Artist Performance: Mella Jaarsma, The Pecking Order, 1 Dec 2018

17 Nov 2018

In celebration of the opening of Disparate Bodies, internationally acclaimed Dutch-Indonesian artist Mella Jaarsma will be presenting The Pecking Order, an hour and a half long performance.

In The Pecking Order, Jaarsma inverts and plays with the titular phrase, by producing costumes that refer to the animal most literally associated with a pecking order: the chicken.

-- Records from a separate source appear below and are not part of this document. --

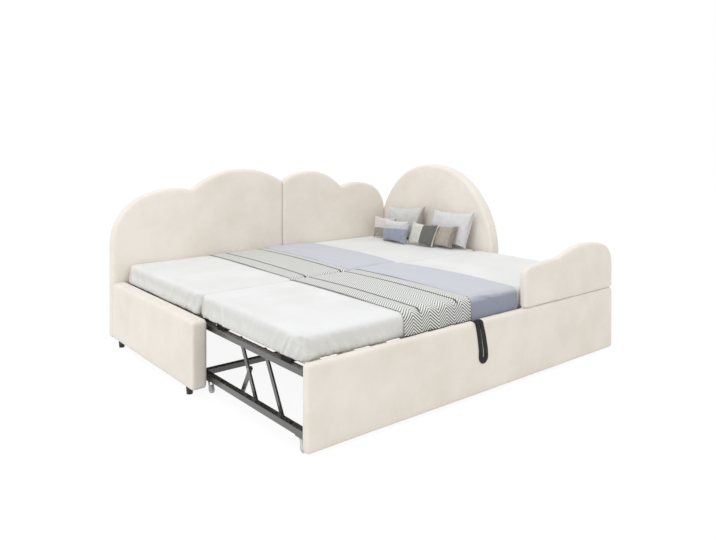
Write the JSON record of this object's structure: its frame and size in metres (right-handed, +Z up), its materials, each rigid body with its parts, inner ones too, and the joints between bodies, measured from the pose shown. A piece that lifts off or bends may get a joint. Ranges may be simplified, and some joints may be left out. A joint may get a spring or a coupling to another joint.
{
  "type": "daybed with pull-out trundle",
  "caption": "Upholstered daybed with arched headboard, cloud-shaped back and a slatted pop-up trundle on casters, with mattresses, throw, blanket and pillows.",
  "frame": {"origin": "middle of the outline on the floor, with the trundle pulled out and raised", "axes": "+X along the bed towards the arched headboard, +Y towards the upholstered back, +Z up"},
  "size_m": [2.097, 1.8674, 0.9659],
  "materials": {
    "velvet": "matte",
    "mattress_cover": "matte",
    "throw_knit": "matte",
    "blanket_blue": "matte",
    "pillow_grey": "matte",
    "pillow_white": "matte",
    "pillow_banded": "matte",
    "pillow_olive": "matte",
    "pillow_blue": "matte",
    "pillow_satin": "satin",
    "pillow_taupe": "matte",
    "slat_wood": "satin",
    "foot_plastic": "matte",
    "black_steel": "satin",
    "bright_steel": "satin",
    "bumper_rubber": "matte",
    "roller_nylon": "satin",
    "strap_webbing": "matte",
    "caster_bracket": "satin",
    "caster_tread": "satin"
  },
  "bodies": {
    "daybed": {"end_panel": "velvet", "back_panel_left": "velvet", "back_panel_right": "velvet", "headboard": "velvet", "panel_feet": "foot_plastic", "daybed_front_rail": "black_steel", "daybed_rear_rail": "black_steel", "frame_brackets": "black_steel", "frame_bolts": "black_steel", "daybed_slats": "slat_wood", "daybed_mattress": "mattress_cover", "daybed_throw": "throw_knit", "daybed_blanket": "blanket_blue", "pillow_large_grey": "pillow_grey", "pillow_large_white": "pillow_white", "pillow_banded": "pillow_banded", "pillow_olive": "pillow_olive", "pillow_blue": "pillow_blue", "pillow_satin": "pillow_satin", "pillow_taupe": "pillow_taupe"},
    "trundle_base": {"trundle_front_panel": "velvet", "guard_rail": "velvet", "guard_plates": "black_steel", "base_rail_left": "black_steel", "base_rail_right": "black_steel", "base_rail_front": "black_steel", "base_rail_rear": "black_steel", "base_brackets": "black_steel", "base_pivot_pins": "bright_steel", "deck_bumpers": "bumper_rubber", "pull_strap": "strap_webbing", "strap_plate": "bright_steel"},
    "short_arms": {"short_arm_left": "black_steel", "short_arm_right": "black_steel"},
    "long_arms": {"long_arm_left": "black_steel", "long_arm_right": "black_steel", "knee_pins": "bright_steel"},
    "deck": {"deck_rail_left": "black_steel", "deck_rail_right": "black_steel", "deck_end_rails": "black_steel", "deck_bearers": "black_steel", "slat_blocks": "foot_plastic", "deck_slats": "slat_wood", "deck_pivot_pins": "bright_steel", "deck_mattress": "mattress_cover", "deck_throw": "throw_knit", "deck_blanket": "blanket_blue"},
    "guide_arms": {"guide_arm_left": "black_steel", "guide_arm_right": "black_steel"},
    "lift_roller_pair": {"lift_rollers": "roller_nylon"},
    "guide_roller_pair": {"guide_rollers": "roller_nylon"},
    "caster_fork_rear_left": {"caster_fork_rear_left": "caster_bracket"},
    "caster_wheel_rear_left": {"caster_wheel_rear_left": "caster_tread"},
    "caster_fork_rear_right": {"caster_fork_rear_right": "caster_bracket"},
    "caster_wheel_rear_right": {"caster_wheel_rear_right": "caster_tread"},
    "caster_fork_front_left": {"caster_fork_front_left": "caster_bracket"},
    "caster_wheel_front_left": {"caster_wheel_front_left": "caster_tread"},
    "caster_fork_front_right": {"caster_fork_front_right": "caster_bracket"},
    "caster_wheel_front_right": {"caster_wheel_front_right": "caster_tread"}
  },
  "joints": [
    {"name": "trundle_roll", "type": "slide", "parent": "daybed", "child": "trundle_base", "axis": [0, -1, 0], "range_m": [0, 0.9]},
    {"name": "deck_lift", "type": "hinge", "parent": "trundle_base", "child": "short_arms", "pos_m": [0, -0.36425, 0.074], "axis": [1, 0, 0], "range_deg": [0, 53.4]},
    {"name": "knee_fold", "type": "hinge", "parent": "short_arms", "child": "long_arms", "pos_m": [0, -0.42925, 0.187], "axis": [1, 0, 0], "range_deg": [-106.9, 0]},
    {"name": "deck_level", "type": "hinge", "parent": "long_arms", "child": "deck", "pos_m": [0, -0.36425, 0.3], "axis": [1, 0, 0], "range_deg": [0, 53.5]},
    {"name": "guide_swing", "type": "hinge", "parent": "deck", "child": "guide_arms", "pos_m": [0, -0.56225, 0.3], "axis": [1, 0, 0], "range_deg": [-53.5, 0]},
    {"name": "lift_roller_spin", "type": "hinge", "parent": "long_arms", "child": "lift_roller_pair", "pos_m": [0, -0.49425, 0.074], "axis": [1, 0, 0], "continuous": true},
    {"name": "guide_roller_spin", "type": "hinge", "parent": "guide_arms", "child": "guide_roller_pair", "pos_m": [0, -0.69225, 0.074], "axis": [1, 0, 0], "continuous": true},
    {"name": "caster_swivel_rear_left", "type": "hinge", "parent": "trundle_base", "child": "caster_fork_rear_left", "pos_m": [-0.9425, -0.11725, 0.05], "axis": [0, 0, 1], "continuous": true},
    {"name": "caster_spin_rear_left", "type": "hinge", "parent": "caster_fork_rear_left", "child": "caster_wheel_rear_left", "pos_m": [-0.9425, -0.12525, 0.018], "axis": [1, 0, 0], "continuous": true},
    {"name": "caster_swivel_rear_right", "type": "hinge", "parent": "trundle_base", "child": "caster_fork_rear_right", "pos_m": [0.9425, -0.11725, 0.05], "axis": [0, 0, 1], "continuous": true},
    {"name": "caster_spin_rear_right", "type": "hinge", "parent": "caster_fork_rear_right", "child": "caster_wheel_rear_right", "pos_m": [0.9425, -0.12525, 0.018], "axis": [1, 0, 0], "continuous": true},
    {"name": "caster_swivel_front_left", "type": "hinge", "parent": "trundle_base", "child": "caster_fork_front_left", "pos_m": [-0.9425, -0.85925, 0.05], "axis": [0, 0, 1], "continuous": true},
    {"name": "caster_spin_front_left", "type": "hinge", "parent": "caster_fork_front_left", "child": "caster_wheel_front_left", "pos_m": [-0.9425, -0.86725, 0.018], "axis": [1, 0, 0], "continuous": true},
    {"name": "caster_swivel_front_right", "type": "hinge", "parent": "trundle_base", "child": "caster_fork_front_right", "pos_m": [0.9425, -0.85925, 0.05], "axis": [0, 0, 1], "continuous": true},
    {"name": "caster_spin_front_right", "type": "hinge", "parent": "caster_fork_front_right", "child": "caster_wheel_front_right", "pos_m": [0.9425, -0.86725, 0.018], "axis": [1, 0, 0], "continuous": true}
  ],
  "couplings": [
    {"joint": "knee_fold", "follows": "deck_lift", "ratio": -2},
    {"joint": "deck_level", "follows": "deck_lift", "ratio": 1},
    {"joint": "guide_swing", "follows": "deck_lift", "ratio": -1}
  ]
}
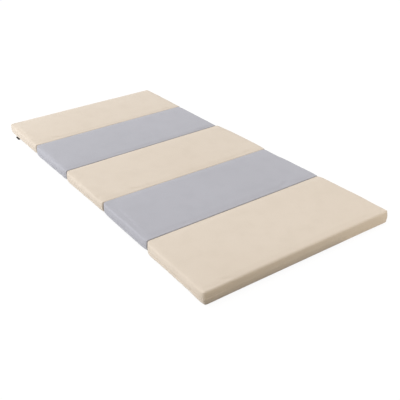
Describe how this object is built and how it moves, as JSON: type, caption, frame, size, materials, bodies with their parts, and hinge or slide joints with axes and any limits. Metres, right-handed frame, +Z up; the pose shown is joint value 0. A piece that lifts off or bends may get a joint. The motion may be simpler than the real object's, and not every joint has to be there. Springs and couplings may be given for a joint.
{
  "type": "baby play mat",
  "caption": "Folding baby play mat of padded panels in a leatherette cover, hinged top and bottom in turn and shown open and flat, with a small zip pull at one corner.",
  "frame": {"origin": "on the floor under the middle of the open mat", "axes": "+X along the mat's length, from the panel with the zip pull to the panel at the other end, +Y across it away from the side with the zip pull, +Z up"},
  "size_m": [1.514, 0.7084, 0.05],
  "materials": {
    "oat_cover": "matte oat beige leatherette with a fine grain",
    "mist_cover": "matte blue-grey leatherette with a fine grain",
    "hinge_cloth": "matte oat beige leatherette",
    "zip_black": "black coated zip slider and pull"
  },
  "bodies": {
    "root": {"panel_1": "oat_cover", "panel_2": "mist_cover", "panel_3": "oat_cover", "panel_4": "mist_cover", "panel_5": "oat_cover", "hinge_1": "hinge_cloth", "hinge_2": "hinge_cloth", "hinge_3": "hinge_cloth", "hinge_4": "hinge_cloth", "zip_pull": "zip_black"}
  },
  "joints": []
}
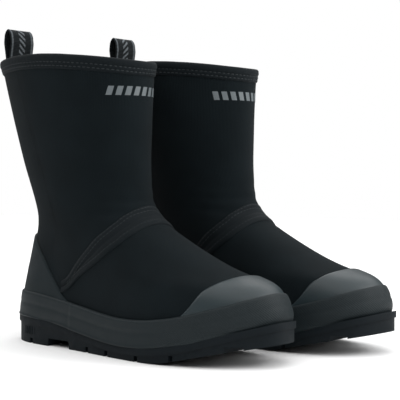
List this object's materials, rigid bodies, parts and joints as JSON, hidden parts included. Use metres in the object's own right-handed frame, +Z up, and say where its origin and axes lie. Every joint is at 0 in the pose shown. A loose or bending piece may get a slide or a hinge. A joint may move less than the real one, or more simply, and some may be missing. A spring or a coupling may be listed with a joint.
{
  "type": "pull-on neoprene boots",
  "caption": "Pair of black mid-calf pull-on boots: knit neoprene shaft and vamp, rubber toe cap, heel counter, foxing band and lugged outsole, webbing pull loop at the back of the collar.",
  "frame": {"origin": "bottom centre of the pair's box, on the floor", "axes": "+Z up; the toes point to -Y; the wearer's right boot is at -X and the left one at +X, 31 mm further forward"},
  "size_m": [0.229, 0.356, 0.2973],
  "materials": {
    "sole_rubber": "matte",
    "upper_rubber": "satin",
    "knit_neoprene": "matte",
    "lining_knit": "matte",
    "binding_tape": "matte",
    "seam_tape": "matte",
    "webbing": "matte",
    "print_film": "satin",
    "footbed_foam": "matte",
    "board": "matte",
    "shank_steel": "brushed",
    "foam": "matte"
  },
  "bodies": {
    "right_boot": {"right_outsole": "sole_rubber", "right_heel_cushion": "foam", "right_shank": "shank_steel", "right_insole_board": "board", "right_footbed": "footbed_foam", "right_lining": "lining_knit", "right_shaft": "knit_neoprene", "right_vamp": "knit_neoprene", "right_toe_cap": "upper_rubber", "right_heel_counter": "upper_rubber", "right_foxing": "upper_rubber", "right_seam_tape": "seam_tape", "right_collar_binding": "binding_tape", "right_loop_anchor": "webbing", "right_front_print": "print_film"},
    "left_boot": {"left_outsole": "sole_rubber", "left_heel_cushion": "foam", "left_shank": "shank_steel", "left_insole_board": "board", "left_footbed": "footbed_foam", "left_lining": "lining_knit", "left_shaft": "knit_neoprene", "left_vamp": "knit_neoprene", "left_toe_cap": "upper_rubber", "left_heel_counter": "upper_rubber", "left_foxing": "upper_rubber", "left_seam_tape": "seam_tape", "left_collar_binding": "binding_tape", "left_loop_anchor": "webbing", "left_front_print": "print_film"},
    "right_loop": {"right_pull_loop": "webbing"},
    "left_loop": {"left_pull_loop": "webbing"}
  },
  "joints": [
    {"name": "left_lift", "type": "slide", "parent": "right_boot", "child": "left_boot", "axis": [0, 0, 1], "range_m": [0, 0.35]},
    {"name": "right_loop_fold", "type": "hinge", "parent": "right_boot", "child": "right_loop", "pos_m": [-0.058, 0.17016, 0.2653], "axis": [1, 0, 0], "range_deg": [-60, 60]},
    {"name": "left_loop_fold", "type": "hinge", "parent": "left_boot", "child": "left_loop", "pos_m": [0.058, 0.13916, 0.2653], "axis": [1, 0, 0], "range_deg": [-60, 60]}
  ]
}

The costumes, created from chicken leather and stuffed chickens, functions as both a dress and a table to explore social organisation and hierarchies, blurring the binary division between an oppressor and the oppressed.

ABOUT THE ARTIST

Born and raised in Emmerloord, Netherlands (1960), Mella Jaarsma studied visual art at the Minerva Academy in Groningen from 1978 to 1984. Shortly after, she travelled to Indonesia to study at the Art Institute of Jakarta and at the Indonesian Institute of the Arts.  Jaarsma has lived and worked in Jogjakarta, Indonesia ever since. In 1988, she co-founded Cemeti Art House with Nindityo Adipurnomo, the first space for contemporary art in Indonesia, which to this day remains an important platform for young artists and professionals in the country and region. She has received several awards: The John D. Rockefeller 3rd Award(2006); The Academic Art Award #2, Jogja Gallery / Indonesia Institute of the Arts(2008); The Jogjakarta Biennale Art Award(2010); and the ‘Adikarya Senirupa’ Visual Art Award, Ministry of Creative Industry and Tourism, Indonesia. Recent exhibitions include: SUNSHOWER: Contemporary Art from Southeast Asia 1980s to Now, Mori Art Museum, National Art Center, Tokyo, Japan (2017); the 20th Sydney Biennale, Australia (2016); The Roving Eye: Conceptual Art from Southeast Asia, ARTER Space for Art, Istanbul, Turkey (2014); Medium at Large, Singapore Art Museum (2014); GSK Contemporary – Aware: Art Fashion Identity, the Royal Academy of Arts, London, UK(2010). Jaarsma has participated in the Yokohama Triennale (2005), Gwangju Biennale (2002), and Asia Pacific Triennial of Contemporary Art (1999).